3D code data:

— start —

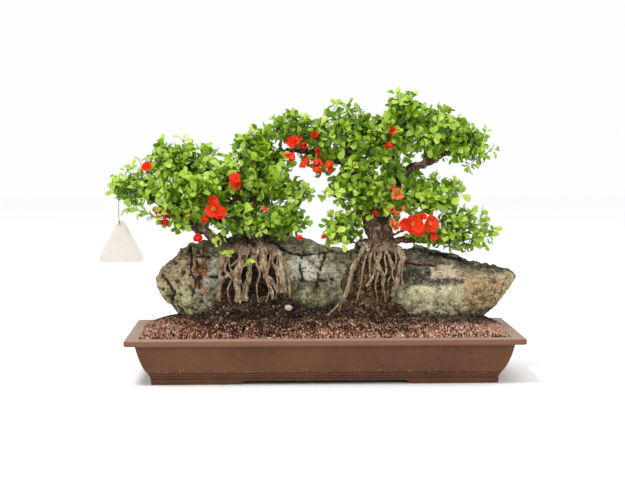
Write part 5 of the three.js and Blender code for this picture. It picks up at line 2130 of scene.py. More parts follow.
@dataclass
class Wood:
    """Roots, trunks and branches of one plant, each a route with a radius at either end."""

    side: Side
    limbs: list
    seed: int
    thick_from: float = 3.0
    voxel: float = 1.35
    taper: float = 0.85
    step: float = 4.0

    def radii(self, count: int, start: float, end: float) -> list[float]:
        """Radii along a limb, in metres."""
        return [(start + (end - start) * (i / (count - 1)) ** self.taper) * MM for i in range(count)]

    def build(self, bark: Material) -> Object:
        """Thick limbs grown together, with the thin ones set into them.

        Args:
            bark: The material.

        Returns:
            The wood.
        """
        thick, thin = Skin(), Skin()
        for i, (route, start, end) in enumerate(self.limbs):
            line = course(route, self.step if start > self.thick_from else 3.0)
            skin = thick if start > self.thick_from else thin
            radii, sides = self.radii(len(line), start, end), 14 if start > 5 else 9
            skin.tube(line, radii, sides, 0.3, i * 3.1 + self.seed)
        raw = new_piece("wood_raw", thick.mesh("wood_raw"))
        remesh = raw.modifiers.new("grow", "REMESH")
        remesh.mode, remesh.voxel_size = "VOXEL", self.voxel * MM
        relax = raw.modifiers.new("relax", "SMOOTH")
        relax.factor, relax.iterations = 0.5, 2
        mesh = finished(raw)

        def height(p: Vector) -> float:
            """Knots and furrows at a point, deeper on the stems.

            Args:
                p: The point, in millimetres.

            Returns:
                Their height, in millimetres.
            """
            long = Vector((p.x / 4.2, p.y / 4.2, p.z / 13))
            knots = 2.1 * noise.noise(p / 15) + 1.5 * noise.noise(p / 7)
            furrow = (0.9 + 1.5 * smooth(p.z, 185, 215)) * noise.noise(long)
            return knots + furrow + 0.5 * noise.noise(p / 2.8) - 0.2

        displaced(mesh, height)
        work = bmesh.new()
        work.from_mesh(mesh)
        work.from_mesh(thin.mesh("wood_thin"))
        edited(mesh, work)
        return declare(new_piece(f"{self.side}_bark", mesh, bark), "bark", f"{self.side}_wood")

    def network(self, least_height: float = 225) -> list[Vector]:
        """Points inside the branches from which twigs may start.

        Args:
            least_height: About the least height of a point, in millimetres.

        Returns:
            The points, in metres.
        """
        made = []
        for route, _, _ in self.limbs:
            if route[-1][2] > least_height - 20:
                made.extend(p for p in course(route, 5.0) if p.z > least_height * MM - 0.03)
        return made


# Leaves

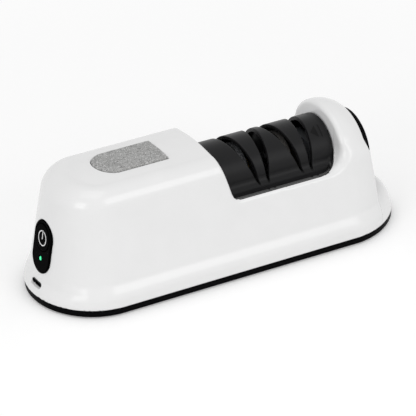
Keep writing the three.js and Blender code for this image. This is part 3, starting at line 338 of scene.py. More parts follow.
@dataclass(frozen=True)
class MarkedPlastic(Plastic):
    """Plastic of the cover: a polished lip, and a sunk arrow and bar that show which way it goes on."""

    mottle: float = 0.04
    coat_roughness: float = 0.15
    tip: float = 48.0
    tail: float = 51.6
    bar: tuple[float, float] = (53.1, 53.8)
    low: float = 42.0
    high: float = 66.0
    sunk: float = 0.12
    shade: float = 0.22
    matt: float = 0.2
    corner: tuple[float, float] = (43.8, 10.7)
    lip: tuple[float, float] = (12.1, 12.8)
    lip_top: tuple[float, float] = (39.6, 40.6)

    def mask(self, shader: Shader) -> Value:
        """Where the arrow and the bar are.

        Args:
            shader: The material.

        Returns:
            1 on them and 0 elsewhere.
        """
        x, y, z = shader.parts(shader.place())
        x = x * (1 / MM)
        angle = (z * (1 / MM) - (AXIS_HEIGHT + FOOT_RISE)).maths("ARCTAN2", y * (-1 / MM)) * (180 / math.pi)
        middle, half = (self.low + self.high) / 2, (self.high - self.low) / 2
        inside = abs(angle - middle)
        width = (x - self.tip) * (half / (self.tail - self.tip))
        arrow = inside.below(width) * x.below(self.tail) * x.above(self.tip)
        bar = inside.below(half) * x.below(self.bar[1]) * x.above(self.bar[0])
        return arrow + bar

    def polish(self, shader: Shader) -> Value:
        """Where the raised lip runs round the brim.

        Args:
            shader: The material.

        Returns:
            1 on the lip and 0 elsewhere.
        """
        x, y, z = shader.parts(shader.place())
        along = (x * (1 / MM) - self.corner[0]).maths("MAXIMUM", 0.0)
        across = (abs(y) * (1 / MM) - self.corner[1]).maths("MAXIMUM", 0.0)
        reach = (along * along + across * across) ** 0.5
        return reach.ramp(*self.lip) * (1 - (z * (1 / MM)).ramp(*self.lip_top))

    def material(self) -> bpy.types.Material:
        """Builds the material.

        Returns:
            The material.
        """
        shader = Shader(bpy.data.materials.new(self.slot))
        mask = self.mask(shader)
        cloud = shader.noise(self.cloud, 3.0)
        fine = shader.noise(self.grain) * self.grain_depth - mask * self.sunk
        return shader.finish({
            "Base Color": shader.mixed(mask, self.mottled(cloud), lighter(self.colour, self.shade)),
            "Roughness": (cloud - 0.5) * self.gloss_change + self.roughness + mask * self.matt,
            "Specular IOR Level": self.mirror,
            "Coat Weight": self.polish(shader),
            "Coat Roughness": self.coat_roughness,
            "Normal": shader.bump(fine, 1.0),
        })


@dataclass(frozen=True)
class Metal:
    """Bare metal with drawn lines along one axis."""

    slot: str
    colour: Colour
    roughness: float
    gloss_change: float = 0.16
    stretch: tuple[float, float, float] = (1.0, 12.0, 12.0)
    line: float = 3.0
    line_depth: float = 0.006
    shades: tuple[float, float] = (0.86, 1.08)

    def material(self) -> bpy.types.Material:
        """Builds the material.

        Returns:
            The material.
        """
        shader = Shader(bpy.data.materials.new(self.slot))
        lines = shader.noise(self.line, 3.0, shader.scaled(shader.place(), self.stretch))
        dark, pale = (lighter(self.colour, shade) for shade in self.shades)
        return shader.finish({
            "Base Color": shader.mixed(lines, dark, pale),
            "Metallic": 1.0,
            "Roughness": (lines - 0.5) * self.gloss_change + self.roughness,
            "Normal": shader.bump(lines, self.line_depth),
        })


@dataclass(frozen=True)
class Grit:
    """Bonded abrasive: speckled grains in a matrix, rough to the touch."""

    slot: str
    colour: Colour
    dark: Colour
    pale: Colour
    grain: float
    depth: float
    metallic: float = 0.0
    dark_to: float = 0.16
    pale_from: float = 0.86
    cloud: float = 5.0
    cloud_share: float = 0.25
    cloud_shade: float = 0.8
    coarse_height: float = 0.7
    fine_height: float = 0.6
    fine_share: float = 0.6
    roughness: float = 0.92
    glint: float = 0.3

    def material(self) -> bpy.types.Material:
        """Builds the material.

        Returns:
            The material.
        """
        shader = Shader(bpy.data.materials.new(self.slot))
        speck = shader.parts(shader.grains(self.grain, "Color"))[0]
        cloud = shader.noise(self.cloud, 3.0) * self.cloud_share
        colour = shader.mixed(speck.above(self.pale_from), self.colour, self.pale)
        colour = shader.mixed(speck.below(self.dark_to), colour, self.dark)
        fine = shader.noise(self.grain * self.fine_share) * self.fine_height
        return shader.finish({
            "Base Color": shader.mixed(cloud, colour, lighter(self.colour, self.cloud_shade)),
            "Metallic": self.metallic,
            "Roughness": self.roughness - speck.above(self.pale_from) * self.glint,
            "Normal": shader.bump(shader.grains(self.grain) * self.coarse_height + fine, self.depth),
        })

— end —

TO DO
Print, without alteration, the lines from the line with "Keep writing the" to the line with "the cover: a". Include both of them, and omit every other line.

SOLUTION FOR THIS TASK
Keep writing the three.js and Blender code for this image. This is part 3, starting at line 338 of scene.py. More parts follow.
@dataclass(frozen=True)
class MarkedPlastic(Plastic):
    """Plastic of the cover: a polished lip, and a sunk arrow and bar that show which way it goes on."""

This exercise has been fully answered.